Rows from an object dataset
++++++
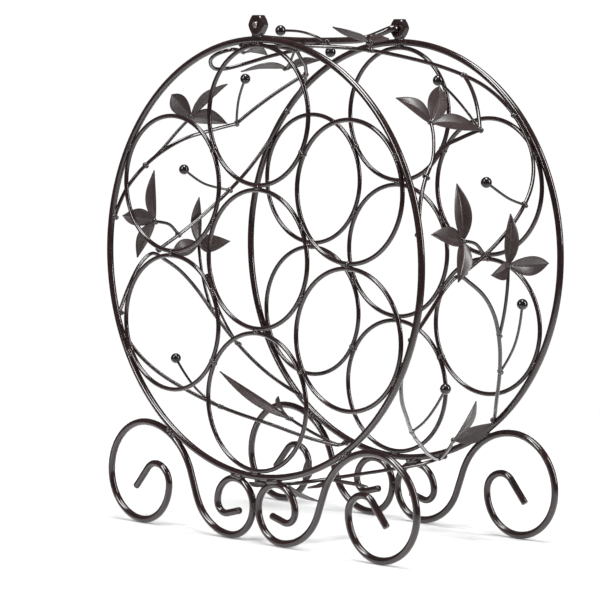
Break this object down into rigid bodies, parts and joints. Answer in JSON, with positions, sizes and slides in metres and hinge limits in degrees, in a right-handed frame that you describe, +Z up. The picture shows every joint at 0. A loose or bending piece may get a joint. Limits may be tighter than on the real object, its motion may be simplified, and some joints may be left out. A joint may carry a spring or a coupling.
{
  "type": "wine rack",
  "caption": "Round welded-wire wine rack: tangent bottle rings in paired frames, scrolled feet, leafy vine wires and a folding carry handle.",
  "frame": {"origin": "middle of the footprint, on the surface the feet stand on", "axes": "+Z up, -Y the front, where the bottles' necks stand out, +X to the right seen from the front"},
  "size_m": [0.3478, 0.167, 0.3986],
  "materials": {
    "wire_iron": "dark brown-black lacquer, semi-gloss",
    "leaf_iron": "dark brown lacquer, satin",
    "berry_iron": "dark brown-black lacquer, gloss",
    "weld_iron": "lacquered weld bead"
  },
  "bodies": {
    "rack": {"front_ring": "wire_iron", "rear_ring": "wire_iron", "front_cell_middle": "wire_iron", "front_cell_top": "wire_iron", "front_cell_upper_right": "wire_iron", "front_cell_lower_right": "wire_iron", "front_cell_bottom": "wire_iron", "front_cell_lower_left": "wire_iron", "front_cell_upper_left": "wire_iron", "rear_cell_middle": "wire_iron", "rear_cell_top": "wire_iron", "rear_cell_upper_right": "wire_iron", "rear_cell_lower_right": "wire_iron", "rear_cell_bottom": "wire_iron", "rear_cell_lower_left": "wire_iron", "rear_cell_upper_left": "wire_iron", "front_right_foot": "wire_iron", "front_left_foot": "wire_iron", "rear_right_foot": "wire_iron", "rear_left_foot": "wire_iron", "front_welds": "weld_iron", "rear_welds": "weld_iron", "front_hinge_nut": "wire_iron", "rear_hinge_nut": "wire_iron", "right_crown_wire": "wire_iron", "right_spray_wire": "wire_iron", "right_link_wire": "wire_iron", "right_hoop_wire": "wire_iron", "right_low_wire": "wire_iron", "right_twig_wires": "wire_iron", "right_berry_stems": "wire_iron", "right_berries": "berry_iron", "right_upper_leaves": "leaf_iron", "right_middle_leaves": "leaf_iron", "right_side_leaves": "leaf_iron", "right_low_leaves": "leaf_iron", "left_crown_wire": "wire_iron", "left_spray_wire": "wire_iron", "left_link_wire": "wire_iron", "left_hoop_wire": "wire_iron", "left_low_wire": "wire_iron", "left_twig_wires": "wire_iron", "left_berry_stems": "wire_iron", "left_berries": "berry_iron", "left_upper_leaves": "leaf_iron", "left_middle_leaves": "leaf_iron", "left_side_leaves": "leaf_iron", "left_low_leaves": "leaf_iron", "floor_wire": "wire_iron", "crown_tendril": "wire_iron", "crown_leaves": "leaf_iron", "crown_berries": "berry_iron", "crown_stems": "wire_iron", "floor_leaves": "leaf_iron"},
    "handle": {"handle": "wire_iron"}
  },
  "joints": [
    {"name": "handle_swing", "type": "hinge", "parent": "rack", "child": "handle", "pos_m": [0, 0, 0.3914], "axis": [0, 1, 0], "range_deg": [0, 224]}
  ]
}
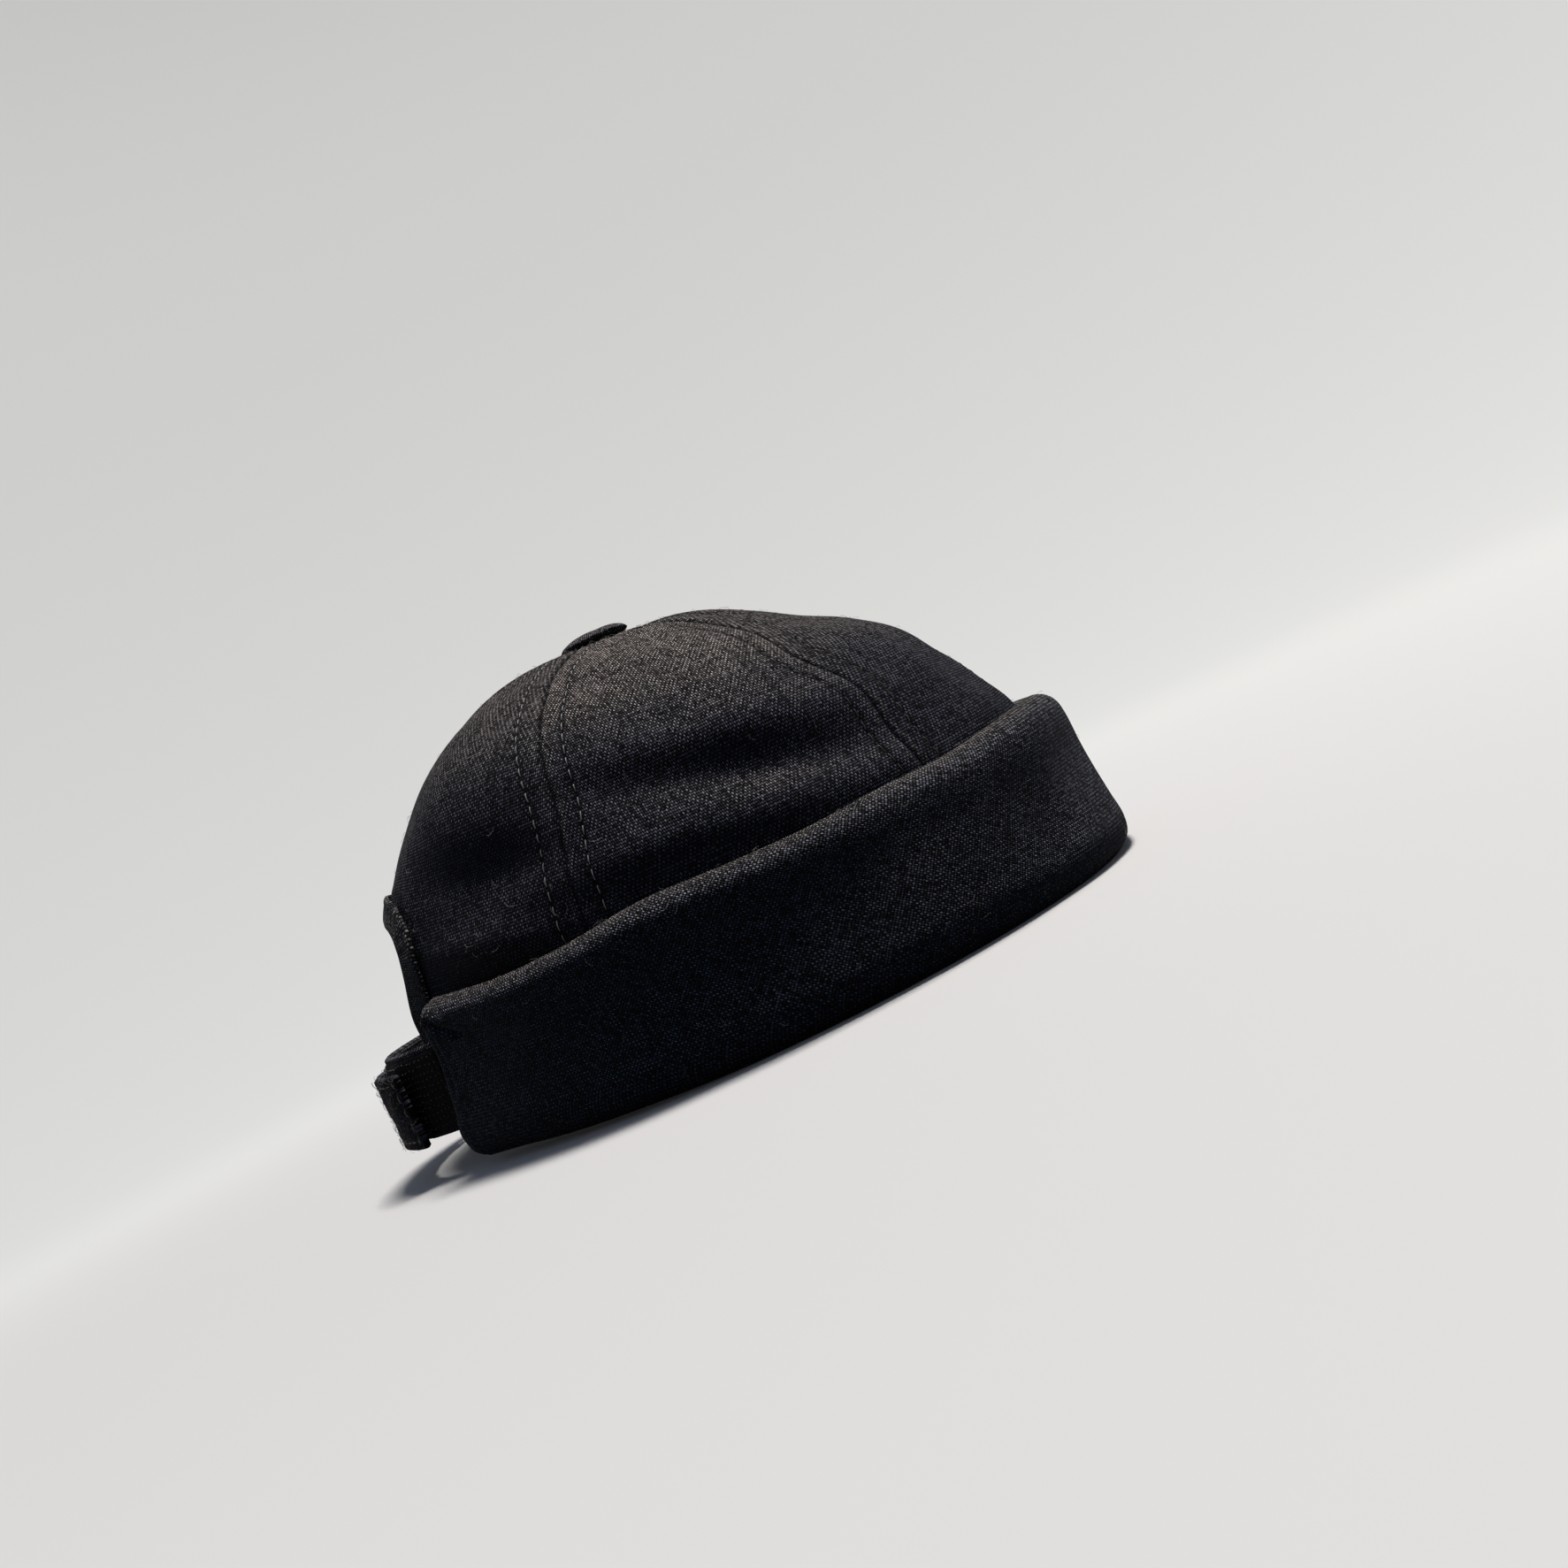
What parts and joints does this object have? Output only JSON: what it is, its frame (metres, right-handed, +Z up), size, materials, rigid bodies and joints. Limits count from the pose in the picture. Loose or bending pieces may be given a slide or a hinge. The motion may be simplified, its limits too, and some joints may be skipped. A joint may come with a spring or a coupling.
{
  "type": "docker beanie",
  "caption": "Soft brimless skullcap of sewn crown panels with a covered button, a turned-up cuff, and an arched back opening closed by overlapping hook-and-loop straps.",
  "frame": {"origin": "centre of the part's footprint at the level of the cuff's foot, on which it rests", "axes": "+Z up towards the button, -Y towards the forehead, +X towards the wearer's left"},
  "size_m": [0.1954, 0.2332, 0.1248],
  "materials": {
    "linen": "matte plain-weave linen, black, with slubs",
    "hook_tape": "black woven hook tape",
    "loop_tape": "black napped loop tape"
  },
  "bodies": {
    "root": {"panel_front_right": "linen", "panel_front_left": "linen", "panel_side_right": "linen", "panel_side_left": "linen", "panel_back_right": "linen", "panel_back_left": "linen", "cuff": "linen", "arch_binding": "linen", "top_button": "linen", "strap_right": "linen", "strap_left": "linen", "hook_patch": "hook_tape", "loop_patch": "loop_tape"}
  },
  "joints": []
}
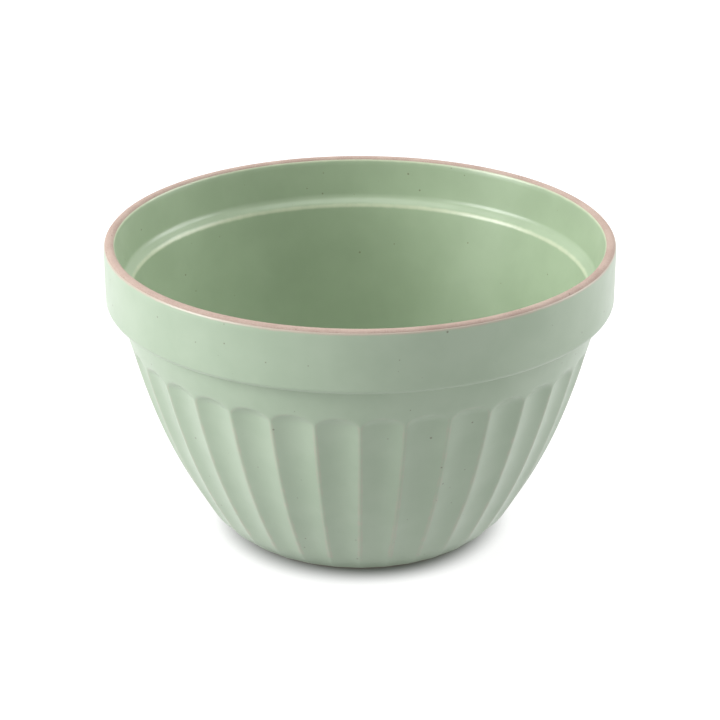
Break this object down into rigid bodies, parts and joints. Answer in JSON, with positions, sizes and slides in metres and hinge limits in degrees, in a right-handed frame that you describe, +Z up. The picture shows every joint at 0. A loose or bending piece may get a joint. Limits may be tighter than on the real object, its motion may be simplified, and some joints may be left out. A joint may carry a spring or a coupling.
{
  "type": "mixing bowl",
  "caption": "Deep stoneware mixing bowl with a plain collar, a ledge inside it, a bare lip and wide arched flutes down the wall to a small foot.",
  "frame": {"origin": "centre of the base, on the plane the foot ring rests on", "axes": "+Z up the bowl's axis, from the foot to the open rim"},
  "size_m": [0.25, 0.25, 0.15],
  "materials": {
    "bare_stoneware": "bare fired stoneware, fine matte grain, pinkish tan",
    "outer_glaze": "satin sage-green glaze with sparse dark specks, thin and tan along the edges",
    "inner_glaze": "semi-gloss sage-green glaze"
  },
  "bodies": {
    "root": {"stoneware_body": "bare_stoneware", "outer_glaze": "outer_glaze", "inner_glaze": "inner_glaze", "foot_glaze": "outer_glaze"}
  },
  "joints": []
}
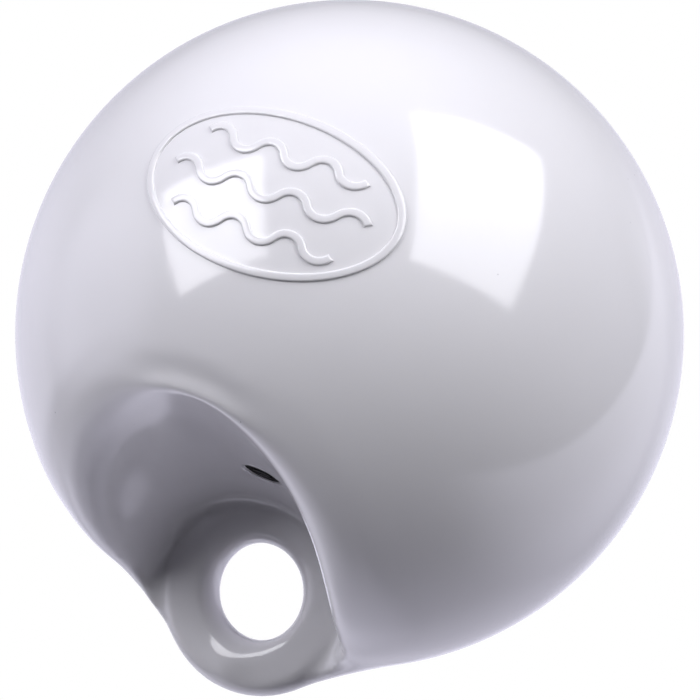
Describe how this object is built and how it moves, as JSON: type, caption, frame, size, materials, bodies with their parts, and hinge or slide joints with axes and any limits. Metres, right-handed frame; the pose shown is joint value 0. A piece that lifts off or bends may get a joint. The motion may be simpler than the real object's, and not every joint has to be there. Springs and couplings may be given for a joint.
{
  "type": "mooring buoy",
  "caption": "Round inflatable mooring buoy of moulded vinyl, with a solid rope eye between two scooped pockets and a rubber inflation valve closed by a pull-out plug.",
  "frame": {"origin": "centre of the rope eye's hole, in the parting plane of the moulding", "axes": "+Z from the rope eye to the crown of the ball, +Y along the eye's hole, -Y the front, where the valve and the emblem are"},
  "size_m": [0.2286, 0.2289, 0.2447],
  "materials": {
    "shell_vinyl": "glossy white rotationally moulded vinyl",
    "valve_rubber": "black moulded rubber",
    "core_rubber": "soft black natural rubber",
    "plug_plastic": "black moulded nylon"
  },
  "bodies": {
    "buoy": {"shell": "shell_vinyl", "valve_body": "valve_rubber", "valve_core": "core_rubber"},
    "plug": {"valve_plug": "plug_plastic"}
  },
  "joints": [
    {"name": "plug_pull", "type": "slide", "parent": "buoy", "child": "plug", "axis": [0, -0.2907, -0.9568], "range_m": [0, 0.007]}
  ]
}
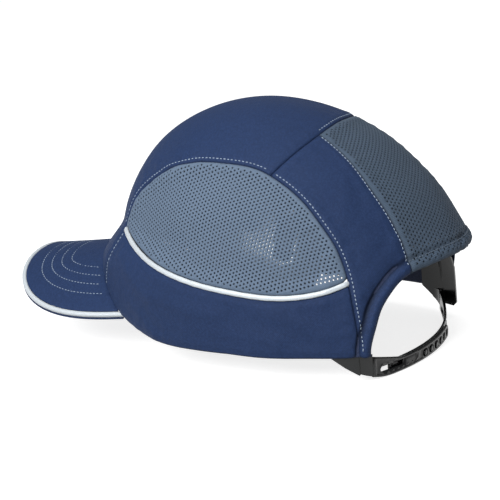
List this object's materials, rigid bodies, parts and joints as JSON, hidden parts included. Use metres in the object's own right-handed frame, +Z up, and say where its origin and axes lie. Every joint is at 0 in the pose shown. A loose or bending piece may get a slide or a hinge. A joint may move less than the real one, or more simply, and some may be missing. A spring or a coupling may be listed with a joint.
{
  "type": "bump cap",
  "caption": "Baseball-style bump cap: navy panels with mesh windows and piped edges over a removable impact shell, short arched brim, snap strap behind.",
  "frame": {"origin": "middle of the head opening, on the plane of the side hems", "axes": "+X to the wearer's left, -Y to the front and the brim, +Z up through the crown"},
  "size_m": [0.176, 0.2702, 0.1396],
  "materials": {
    "navy_nylon": "satin",
    "air_mesh": "matte",
    "reflective_piping": "satin",
    "inner_tape": "matte",
    "brim_fabric": "satin",
    "brim_underside": "matte",
    "brim_board": "matte",
    "impact_shell": "gloss",
    "foam_pad": "matte",
    "sweatband": "matte",
    "strap_plastic": "satin"
  },
  "bodies": {
    "cap": {"crown_panel": "navy_nylon", "side_band_left": "navy_nylon", "side_band_right": "navy_nylon", "rear_quarter_left": "navy_nylon", "rear_quarter_right": "navy_nylon", "side_mesh_left": "air_mesh", "side_mesh_right": "air_mesh", "rear_mesh": "air_mesh", "side_piping_left": "reflective_piping", "side_piping_right": "reflective_piping", "brim_piping": "reflective_piping", "hem_tape": "inner_tape", "opening_binding": "inner_tape", "seam_tape_left": "inner_tape", "seam_tape_right": "inner_tape", "brim_top_cover": "brim_fabric", "brim_under_cover": "brim_underside", "brim_board": "brim_board", "strap_base_left": "strap_plastic", "strap_base_right": "strap_plastic"},
    "insert": {"impact_shell": "impact_shell", "sweatband": "sweatband", "pad_crown": "foam_pad", "pad_front": "foam_pad", "pad_rear": "foam_pad", "pad_left": "foam_pad", "pad_right": "foam_pad"},
    "strap_left": {"strap_band_left": "strap_plastic"},
    "strap_right": {"strap_band_right": "strap_plastic"}
  },
  "joints": [
    {"name": "insert_slide", "type": "slide", "parent": "cap", "child": "insert", "axis": [0, 0.1772, -0.9842], "range_m": [0, 0.048]},
    {"name": "strap_left_swing", "type": "hinge", "parent": "cap", "child": "strap_left", "pos_m": [0.06356, 0.06121, 0], "axis": [0, 0, -1], "range_deg": [0, 80]},
    {"name": "strap_right_swing", "type": "hinge", "parent": "cap", "child": "strap_right", "pos_m": [-0.06842, 0.05643, 0], "axis": [0, 0, -1], "range_deg": [0, 38]}
  ]
}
++++++
What needs to be done
Pick out the lines above that hold the string "shown" and show them.

Written response
Describe how this object is built and how it moves, as JSON: type, caption, frame, size, materials, bodies with their parts, and hinge or slide joints with axes and any limits. Metres, right-handed frame; the pose shown is joint value 0. A piece that lifts off or bends may get a joint. The motion may be simpler than the real object's, and not every joint has to be there. Springs and couplings may be given for a joint.
List this object's materials, rigid bodies, parts and joints as JSON, hidden parts included. Use metres in the object's own right-handed frame, +Z up, and say where its origin and axes lie. Every joint is at 0 in the pose shown. A loose or bending piece may get a slide or a hinge. A joint may move less than the real one, or more simply, and some may be missing. A spring or a coupling may be listed with a joint.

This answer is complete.